Mild yet phase-selective preparation of TiO2nanoparticles from ionic liquids – a critical study

Abstract

The phase selective synthesis of nanocrystalline TiO₂, titania, in ionic liquids (ILs) is explored. The influence not only of the IL but also of the Ti-precursor, pH, and temperature is investigated. Sonochemical synthesis, microwave synthesis and conventional heating are compared. In the case of Ti(OⁱPr)₄ (OⁱPr = isopropyl) as the Ti-source the ILs [C₄mim][Tf₂N] (1-butyl-3-methylimidazolium bis(trifluoromethanesulfonyl)amide), [C₃mimOH][Tf₂N] (1-(3-hydroxypropyl)-3-methylimidazolium bis(trifluoromethanesulfonyl)amide), [C₄Py][Tf₂N] (butylpyridinium bis(trifluoromethanesulfonyl)amide), [N₁₈₈₈][Tf₂N] (methyltrioctylammonium bis(trifluoromethanesulfonyl)amide), and [P₆₆₆₁₄][Tf₂N] (tetradecyltrihexyl phosphonium bis(trifluoromethanesulfonyl)amide) led at ambient temperature to TiO₂ in the form of anatase. The morphology of nano-anatase is controlled by the IL cation. Anatase nanospheres with a crystal size below 10 nm are obtained in [C₃mimOH][Tf₂N], [P₆₆₆₁₄][Tf₂N] and [C₄Py][Tf₂N], whilst nanorods with a length and diameter of ∼10 to 20 and 5 nm are formed in [N₁₈₈₈][Tf₂N] and spindle-shaped particles with an average length of 10–25 nm are formed in [C₄mim][Tf₂N]. Calcination at temperatures above 730 °C leads to rutile. When using TiCl₄ as the Ti-precursor an anatase–rutile mixture forms under ambient conditions. Pure rutile can be obtained under ambient conditions in the presence of an appropriate volume of aqueous HCl. At moderate to high pH values pure anatase can be obtained even from TiCl₄. The photocatalytic activity of the obtained TiO₂ materials has been assessed by the photodegradation of an aqueous methyl orange solution under UV light.
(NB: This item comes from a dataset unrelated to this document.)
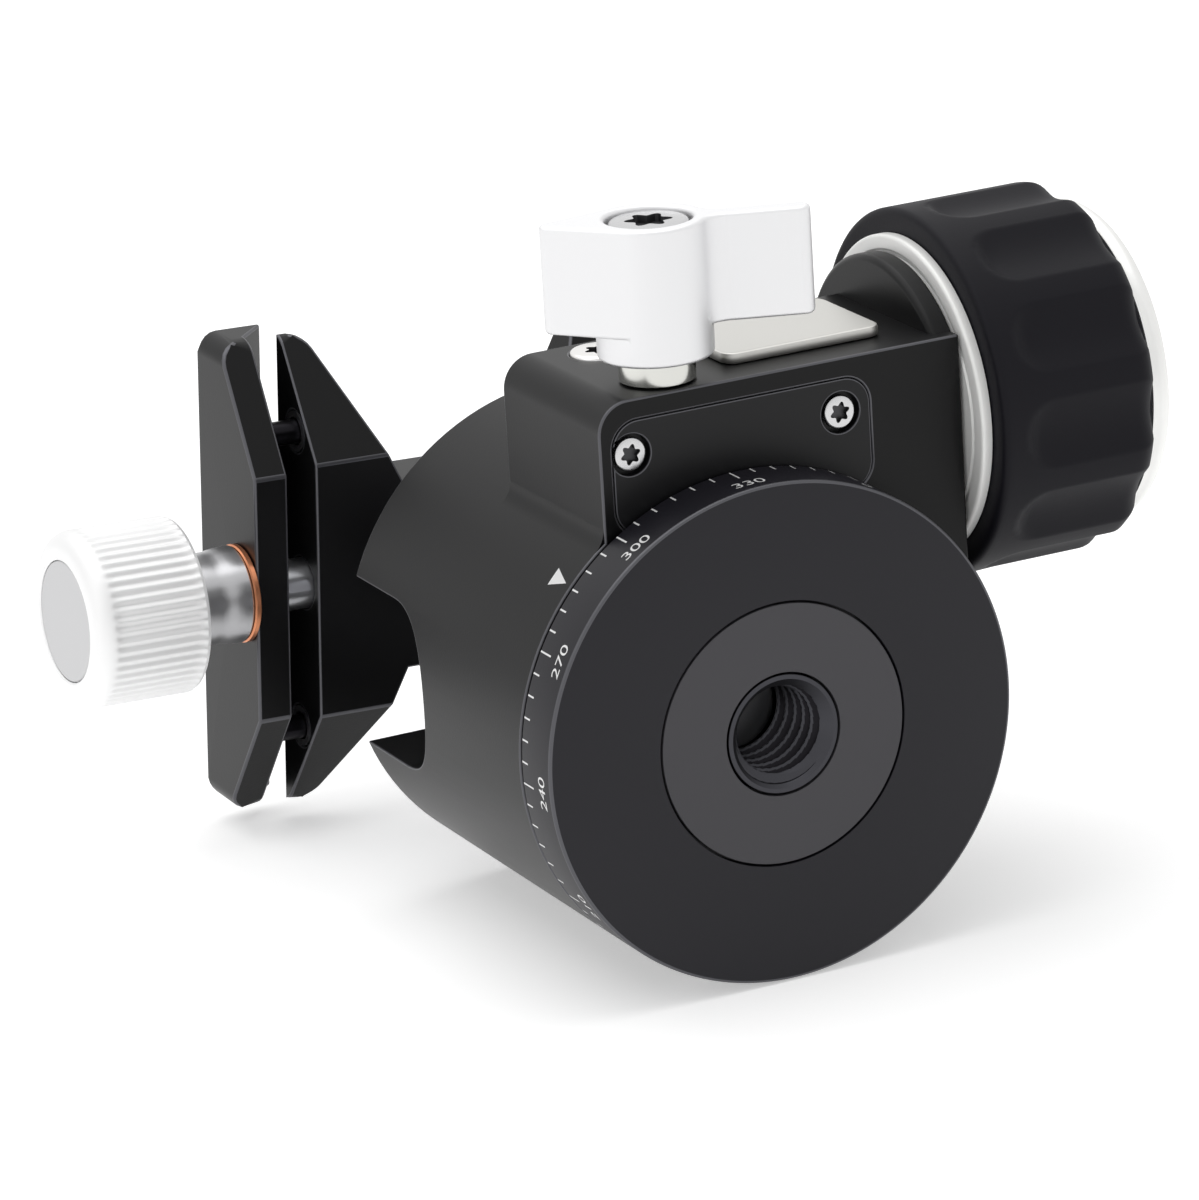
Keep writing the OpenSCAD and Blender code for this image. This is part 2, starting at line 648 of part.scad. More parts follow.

The results indicate that the photocatalytic activity of anatase–brookite mixtures obtained in [C₄mim][Tf₂N], [N₁₈₈₈][Tf₂N] and [P₆₆₆₁₄][Tf₂N] is higher than that of pure anatase which is formed in [C₃mimOH][Tf₂N] and [C₄Py][Tf₂N] and competitive with commercially available catalysts.